Step 1: create synthetic data (or load your own data)
In this post for demonstration purposes I will generate very simple dataset for visualization purposes. To do so, I will use numpy’s multivariate gaussian function to generate some data.
# import some packages
import numpy as np
import matplotlib.pyplot as plt
# generate 5000 2-dimensional gaussian distributed data points
# with high variance on the main diagonal
mean = [0, 0]
covariance = [[10, 5], [5, 5]]
x, y = np.random.multivariate_normal(mean, covariance, 5000).T
plt.plot(x, y, 'x')
# put x, y's into a design matrix.
X = [[x[i], y[i]] for i in range(len(x))]
X = np.asarray(X)
We now have the following data:
Step 2: Standardization (or normalization)
second step is to standardize data. This just means we want in every dimension data has mean of 0 and variance of 1. The reason we do this is because PCA is sensitive to scale. For example, when one feature’s values are like 1, 2, 3 and another feature’s values are 1000, 1005, 1010. This situation will mess up PCA. In python this is pretty easy. We can just do
from sklearn.preprocessing import StandardScaler
X = StandardScaler().fit_transform(X)
step 3: SVD or eigendecomposition on covariance matrix:
This is the most interesting step that the real computation happens. SVD on original $X$ matrix and eigendecomposition on $X^{T}X$ are equivalent. We will choose to do SVD. In python SVD is just one line of code:
# s is the singular values (sqrt(eigenvalues)).
u, s, v = np.linalg.svd(X)
And now we have s which contains all the square root of eigenvalues of $X^{T}X$.
step 4: pick the largest m eigenvalues:
In our example $s = [92.81428825, 37.2224112]$, and here I will choose the first eigenvector because it has the largest eigenvalue. We can plot the eigenspace to see if it matches our intuition:
plt.scatter(X[:,0], X[:,1])
x = [v[0,:][0] * i for i in range(-5,5)]
y = [v[0,:][1] * i for i in range(-5,5)]
plt.plot(x, y, color = 'r')
We can see that the red line is the projected space, which is the axis with most variation. This looks good
step 5: project original dataset into eigenspace using the eigenvectors we found:
In this step we simply transfrom the original dataset use the eigenvector we found.
# select the first eigenvector in eigenvector matrix v,
# since the first eigenvector has the greatest eigenvalue.

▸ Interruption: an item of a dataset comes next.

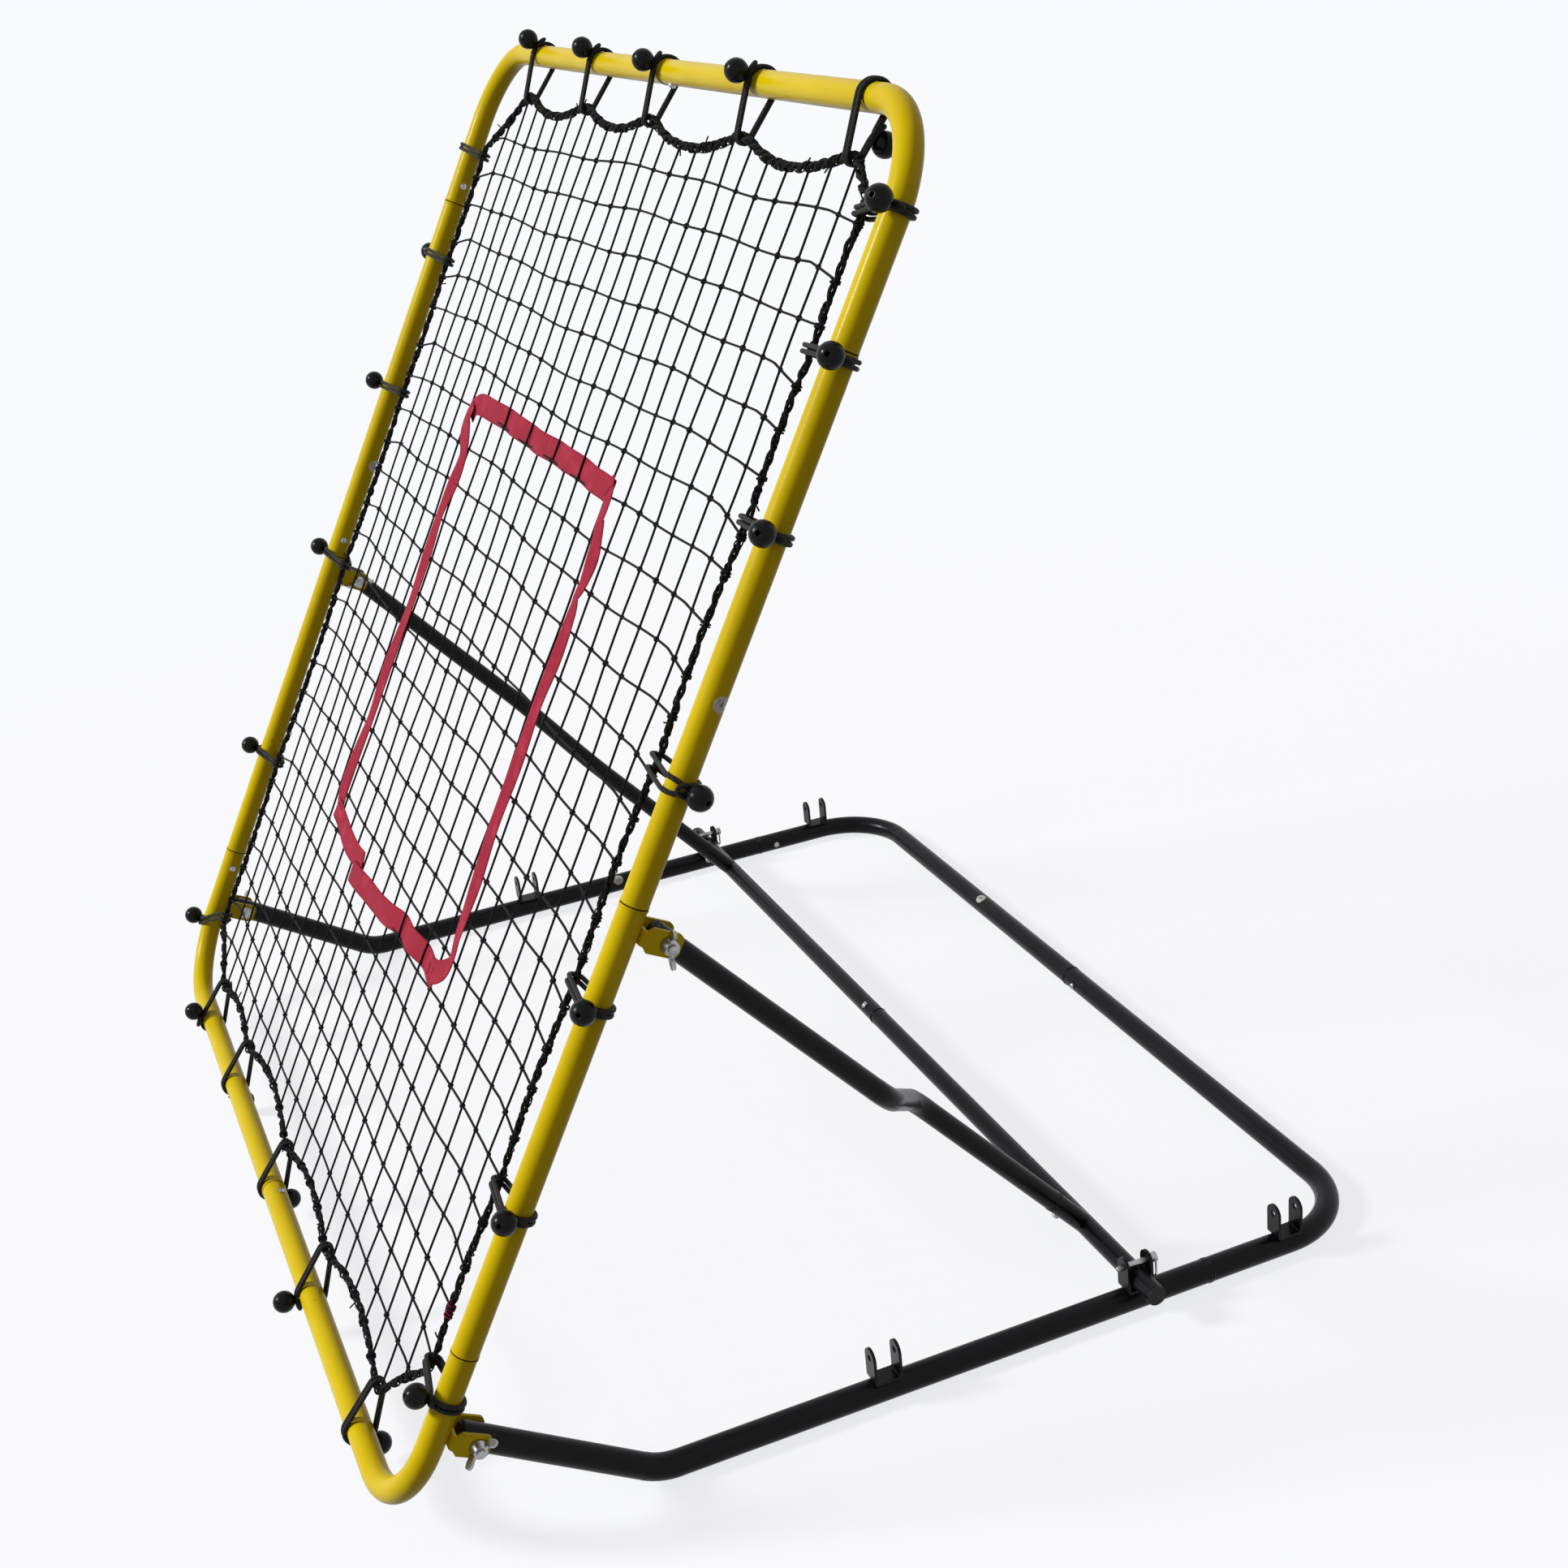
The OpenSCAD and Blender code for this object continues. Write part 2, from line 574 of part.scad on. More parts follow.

eigenVector = v[0,:].reshape(-1,1)
# @ is matrix multiplication in numpy.
dimensionReducedData = X @ eigenVector
Now we are done! the dimensionReducedData will consist of 5000 rows but only 1 column!
conclusion
In real machine learning projects we don’t need to do these tedious things. We just need to call the PCA algorithm on sklearn library. The above algorithm just demonstrates that PCA is nothing but eigendecomposition with covariance matrix of the data. Underlying idea is really simple and easy to implement.